Breathing gas enriched in oxygen can aid the oxygenation of blood in patients with ________

A

Breathing gas enriched in oxygen can aid the oxygenation of blood in patients with impaired diffusion capacity

18
Q

In anemia, _________ is reduced.

A

In anemia, Arterial O2 content is reduced.

Anemia is a decrease in number of red blood cells (RBCs) or less than the normal quantity of hemoglobin in the blood.

Arterial Po2 is a measure of dissolved O2 concentration and is not significantly affected by Hb concentration.

Arterial O2 saturation is a measure of Hb’s O2 binding state, which is largely independent of blood Hb concentration under physiologic conditions.

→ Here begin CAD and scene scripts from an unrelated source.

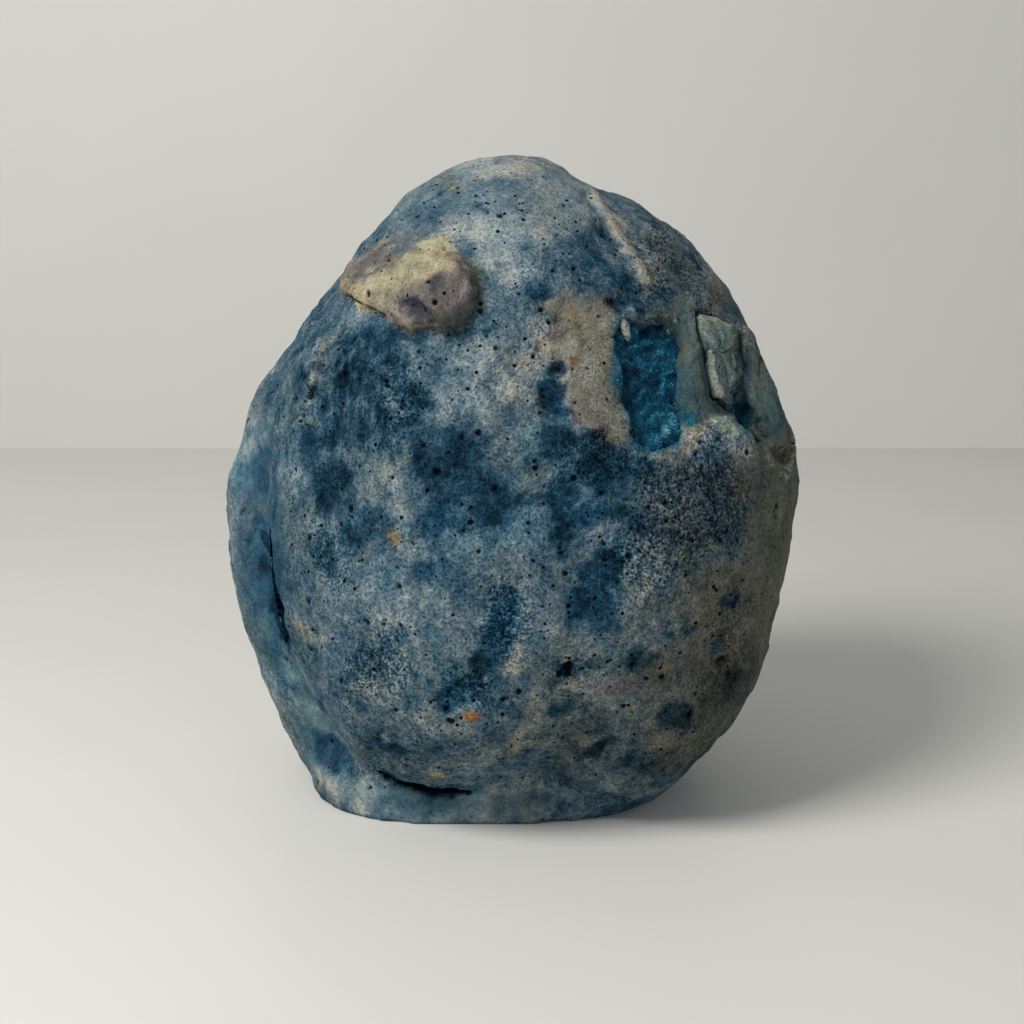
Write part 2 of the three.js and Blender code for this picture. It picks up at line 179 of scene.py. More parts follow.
@dataclass
class Skin:
    """A closed surface of triangles, held as arrays, in millimetres."""

    points: Array
    triangles: Array

    @classmethod
    def of_mesh(cls, mesh: bpy.types.Mesh) -> "Skin":
        """Reads a mesh in metres.

        Args:
            mesh: The mesh.

        Returns:
            Its skin.
        """
        mesh.calc_loop_triangles()
        points = np.empty(len(mesh.vertices) * 3)
        mesh.vertices.foreach_get("co", points)
        triangles = np.empty(len(mesh.loop_triangles) * 3, dtype=np.int64)
        mesh.loop_triangles.foreach_get("vertices", triangles)
        return cls(points.reshape(-1, 3) / MM, triangles.reshape(-1, 3))

    @classmethod
    def even(cls, form: bpy.types.Object, voxel: float) -> "Skin":
        """Covers a form with an even mesh of small faces.

        Args:
            form: The closed object that is covered.
            voxel: The faces' size, in millimetres.

        Returns:
            The skin.
        """
        remesh = form.modifiers.new("even", "REMESH")
        remesh.mode = "VOXEL"
        remesh.voxel_size = voxel * MM
        evaluated = form.evaluated_get(bpy.context.evaluated_depsgraph_get())
        mesh = bpy.data.meshes.new_from_object(evaluated)
        form.modifiers.remove(remesh)
        return cls.of_mesh(mesh)

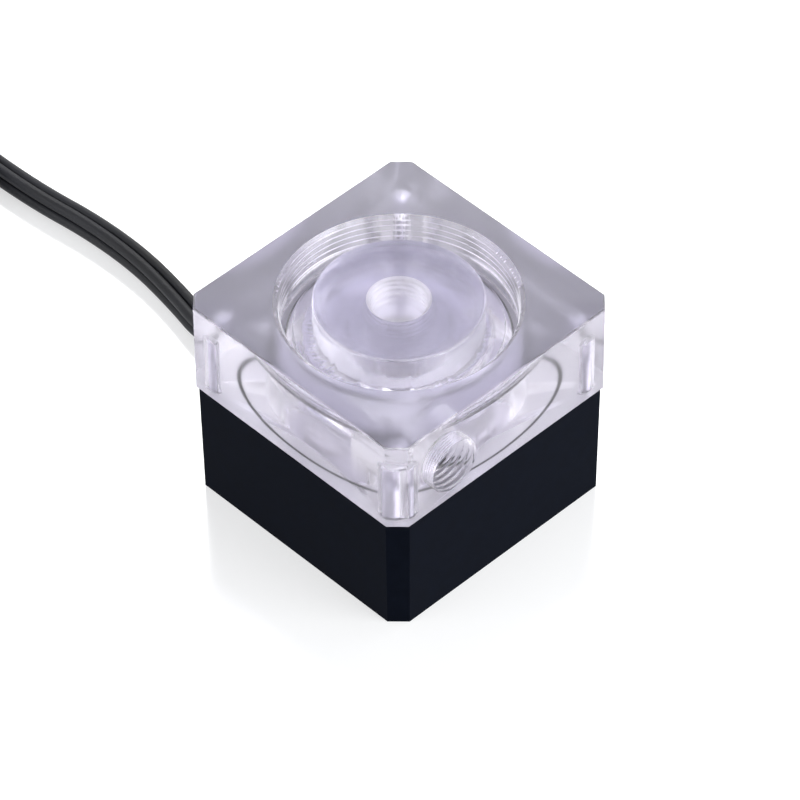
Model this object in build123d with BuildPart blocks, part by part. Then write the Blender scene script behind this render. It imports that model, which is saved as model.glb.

A decrease in arterial O2 content would stimulate compensatory increases in right ventricular output and minute ventilation.

19
Q

Discuss what happens to blood gas composition during an airway blockage.

A

When there is a blockage of an airway there is no movement of fresh air. Therefore the air in the alveoli reaches an equilibrium with pulmonary arterial blood.

Therefore, Po2 will decrease from 100 to 40, Pco2 will increase from 40 to 45/46, and systemic Po2 will decrease because there is a decrease in oxygen uptake from the alveoli and thus decreased O2 diffusion from the alveoli.